8. Prime95 presumably doesn’t do this, hence I chose my words very carefully and said “Prime95 stable” in my posts and not merely “stable”. Ex hypothesis, this also means the Prime95 algorithm shouldn’t be placed on a pedestal as the gold-standard of stability tests, but merely one of several stability tests to perform.
9. Pirme95 specific observation: I noticed that Prime95 version 28.9 causes my 3950X to produce varying amounts of heat, at least when 32 threads are running. To elaborate:
(a) The 3950X would hum along at ~70C most of the time, then occasionally hit ~90C before going go back to ~70C. The cycle then repeats.
(b) Also, the 3950X would operate anywhere between 3.3GHz and 4.2GHz when all cores are loaded, but mostly between 3.8GHz and 4GHz. This is probably because (a) the intensity of the Prime95 workload varies over time and (b) the 3950X is being forced to operate within the specified power or current limits viz.:
(i) Package Power Tracking (PPT), the power threshold that is allowed to be delivered to the socket;
(ii) Thermal Design Current (TDC), the maximum amount of current delivered by the motherboard’s voltage regulators when under thermally constrained scenarios; and
(iii) Electrical Design Current (EDC), the maximum amount of current at any instantaneous short period of time that can be delivered by the motherboard’s voltage regulators.
(Definitions taken from Anandtech’s deep dive article on 3700x and 3900x, penultimate page.)
Those with 3950X or any other Ryzen 3rd gen CPU, do you notice a similar behaviour when running Prime95?
Screenshot of HWInfo and Ryzen Master after running Prime95 Blend (32 threads)10. I’ll include the relevant specifications/configuration of my system for reference:
- Motherboard: MSI x570 Unify
- Motherboard BIOS: 7C35vA2 (released 2019-11-07), and most likely includes the AMD ComboPI188.8.131.52 Patch B (SMU v46.54)
- AMD Chipset Driver version: 184.108.40.2064 (released 11/25/2019), which inter alia includes AMD Ryzen Power Plan v220.127.116.11
- Windows Power Plan: AMD Ryzen High Performance plan (which, unlike the Ryzen Balanced plan, retains the fast Frequency Ramp-Up times - see Anandtech’s article on Collaborative Processor Performance Control 2 (CPPC2), but see this Anandtech article (at page 7) for a better explanation of CCPC2)
- Windows build: 10.0.18363 (version 1909)
11. As an aside, I am of the opinion that my Noctua NH-U14S is adequate for running 3950X at stock, since it is, broadly speaking, able to keep the 3950X at around 70C when running Prime95 even when ambient temperature is a fairly warm ~28.5C. The occasional spikes to 90C when running Prime95 will probably still occur even on the best ambient water-cooling system, since the bottleneck of the heat dissipation seems to occur at the interface between the die and head spreader, or even within the die itself. Moreover, the heatsink only feels warm to the touch (as distinct from being so warm that it is unconformable to touch for long periods of time), further suggesting that the heat dissipation capability of the NH-U14S is adequate for a 3950X running at stock.
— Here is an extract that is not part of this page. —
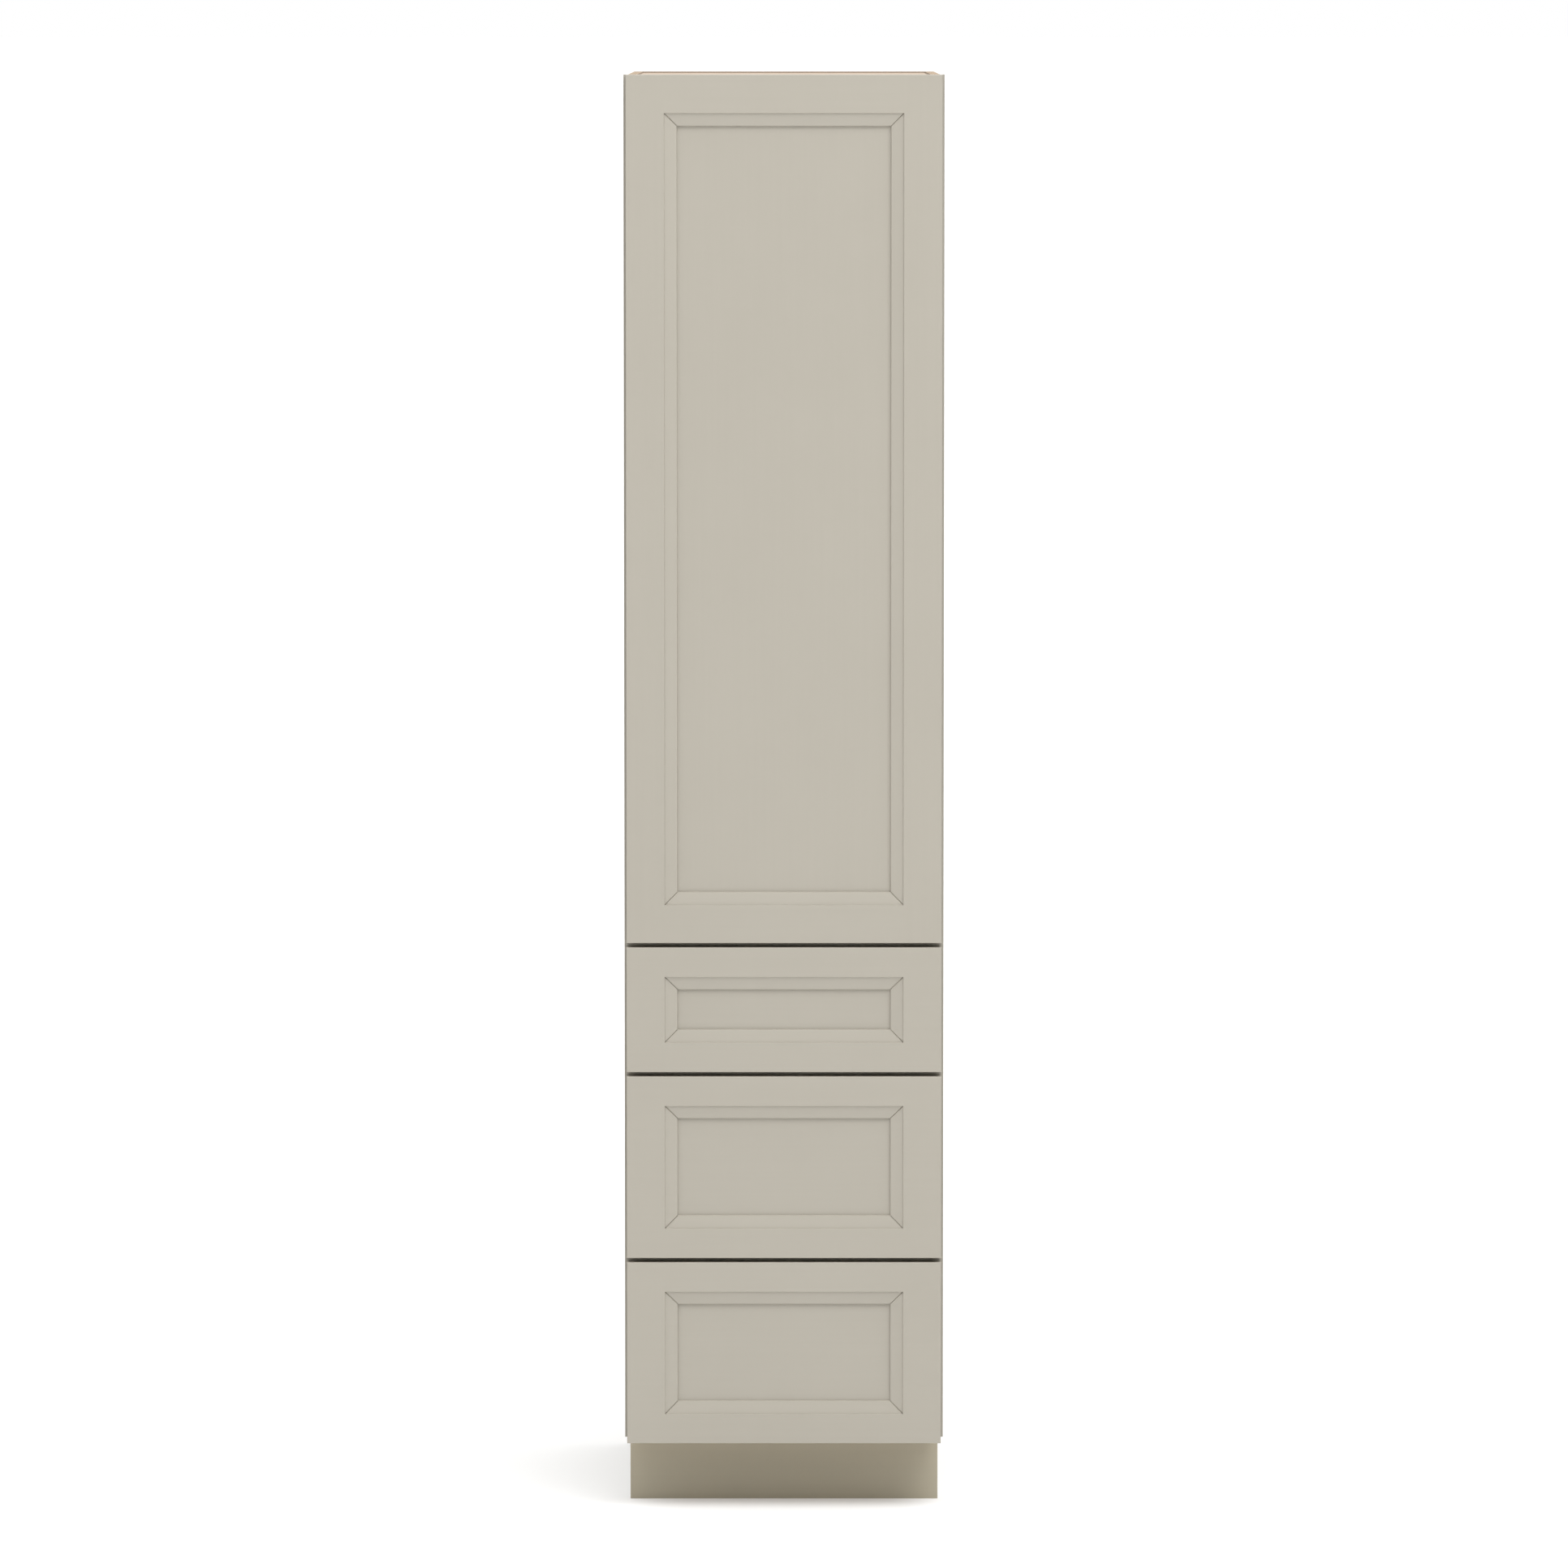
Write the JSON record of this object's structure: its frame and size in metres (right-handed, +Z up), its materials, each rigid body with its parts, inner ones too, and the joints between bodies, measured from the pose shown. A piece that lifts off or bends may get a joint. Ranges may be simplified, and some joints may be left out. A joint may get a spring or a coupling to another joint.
{
  "type": "pantry cabinet",
  "caption": "Tall painted face-frame pantry cabinet: one full-overlay door over adjustable shelves, drawers on undermount slides below, recessed toe kick, no handles.",
  "frame": {"origin": "on the floor, under the centre of the cabinet's outline", "axes": "+Z up, +Y towards the wall, +X to the right of a person who faces the door"},
  "size_m": [0.4572, 0.631, 2.0574],
  "materials": {
    "paint": "satin paint on wood",
    "ply": "clear-coated maple plywood",
    "maple": "clear-coated solid maple",
    "nickel": "nickel plate",
    "zinc": "zinc plate",
    "bumper": "clear soft plastic"
  },
  "bodies": {
    "cabinet": {"side_panel_left": "ply", "side_panel_right": "ply", "top_panel": "ply", "divider_deck": "ply", "bottom_panel": "ply", "back_panel": "ply", "hanging_rails": "ply", "toe_kick_board": "ply", "toe_kick_skin": "paint", "frame_stile_left": "paint", "frame_stile_right": "paint", "frame_rail_top": "paint", "frame_rail_upper": "paint", "frame_rail_middle": "paint", "frame_rail_lower": "paint", "frame_rail_bottom": "paint", "shelf_1": "ply", "shelf_2": "ply", "shelf_3": "ply", "shelf_4": "ply", "shelf_pins": "nickel", "hinge_arms": "nickel", "slide_spacers": "ply", "cabinet_runners": "zinc", "cabinet_screws": "nickel", "drawer_bumpers": "bumper"},
    "door": {"door_stile_left": "paint", "door_stile_right": "paint", "door_rail_top": "paint", "door_rail_bottom": "paint", "door_panel": "paint", "hinge_cups": "nickel", "hinge_pins": "nickel", "hinge_cup_screws": "nickel", "door_bumpers": "bumper"},
    "drawer_1": {"drawer_1_front_frame": "paint", "drawer_1_front_panel": "paint", "drawer_1_box_sides": "maple", "drawer_1_box_front": "maple", "drawer_1_box_back": "maple", "drawer_1_box_bottom": "ply", "drawer_1_drawer_runners": "zinc"},
    "drawer_1_slide": {"drawer_1_slide_members": "zinc"},
    "drawer_2": {"drawer_2_front_frame": "paint", "drawer_2_front_panel": "paint", "drawer_2_box_sides": "maple", "drawer_2_box_front": "maple", "drawer_2_box_back": "maple", "drawer_2_box_bottom": "ply", "drawer_2_drawer_runners": "zinc"},
    "drawer_2_slide": {"drawer_2_slide_members": "zinc"},
    "drawer_3": {"drawer_3_front_frame": "paint", "drawer_3_front_panel": "paint", "drawer_3_box_sides": "maple", "drawer_3_box_front": "maple", "drawer_3_box_back": "maple", "drawer_3_box_bottom": "ply", "drawer_3_drawer_runners": "zinc"},
    "drawer_3_slide": {"drawer_3_slide_members": "zinc"}
  },
  "joints": [
    {"name": "door_hinge", "type": "hinge", "parent": "cabinet", "child": "door", "pos_m": [-0.21923, -0.30528, 1.43755], "axis": [0, 0, -1], "range_deg": [0, 105]},
    {"name": "drawer_1_travel", "type": "slide", "parent": "cabinet", "child": "drawer_1", "axis": [0, -1, 0], "range_m": [0, 0.508]},
    {"name": "drawer_1_member_travel", "type": "slide", "parent": "cabinet", "child": "drawer_1_slide", "axis": [0, -1, 0], "range_m": [0, 0.254]},
    {"name": "drawer_2_travel", "type": "slide", "parent": "cabinet", "child": "drawer_2", "axis": [0, -1, 0], "range_m": [0, 0.508]},
    {"name": "drawer_2_member_travel", "type": "slide", "parent": "cabinet", "child": "drawer_2_slide", "axis": [0, -1, 0], "range_m": [0, 0.254]},
    {"name": "drawer_3_travel", "type": "slide", "parent": "cabinet", "child": "drawer_3", "axis": [0, -1, 0], "range_m": [0, 0.508]},
    {"name": "drawer_3_member_travel", "type": "slide", "parent": "cabinet", "child": "drawer_3_slide", "axis": [0, -1, 0], "range_m": [0, 0.254]}
  ],
  "couplings": [
    {"joint": "drawer_1_member_travel", "follows": "drawer_1_travel", "ratio": 0.5},
    {"joint": "drawer_2_member_travel", "follows": "drawer_2_travel", "ratio": 0.5},
    {"joint": "drawer_3_member_travel", "follows": "drawer_3_travel", "ratio": 0.5}
  ]
}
12. The high temperatures observed with Ryzen 3rd Generation on ambient cooling is likely due to the 7nm node – a lot of heat is being generated by a relatively small die.
13. If you want to do significantly better than air cooling, then you would have to look at cooling solutions which are able to bring the temperature of the heat spreader below ambient temperatures, such as phase-change systems or Peltier coolers (aka thermoelectric cooling). Because it is only by decreasing the temperature of the heat spreader that the rate of heat dissipation from the die to the heat spreader would improve. (For the proposition that rate of heat dissipation is proportional to the temperature difference, see Fourier’s Law.) A high-end air cooling already seems to be already be able to maintain the heat spreader at close to ambient temperatures, so the best ambient water-cooling is unlikely to yield any significant benefit.
14. Rant #1: HWInfo v6.20 does not report correct voltages, clock speeds, etc. when “Memory Integrity” in Windows Security is enabled.
15. Rant #2: Ryzen Master v18.104.22.1684 will not open/start if Virtualization Based Security is enabled.
16. To reiterate, and putting my original question differently: is there any CPU stability test which incorporates the principles I mentioned in paragraphs 4, 6 and 7 of this post? If not, I would like to invite developers or programmers out there to design one.
17. The reasons why I believe it’s particularly important to test Ryzen 3rd Generation CPUs even at stock and independently verify the stability of the CPU is as follows:
(a) First, because of how close these CPUs are operating to their maximum potential. As noted in this Anandtech write-up on AMD’s boost behaviour (at page 3), “….the CPU out of the box is already near its peak limits, and AMD’s metrics from manufacturing state that the CPU has a lifespan that AMD is happy with despite being near silicon limits…”.
(b) Second, apparently AMD would gradually increase the voltage over time to compensate for the effects of electromigration (ibid). But can we trust this algorithm to accurately compensate for the effects of electromigration?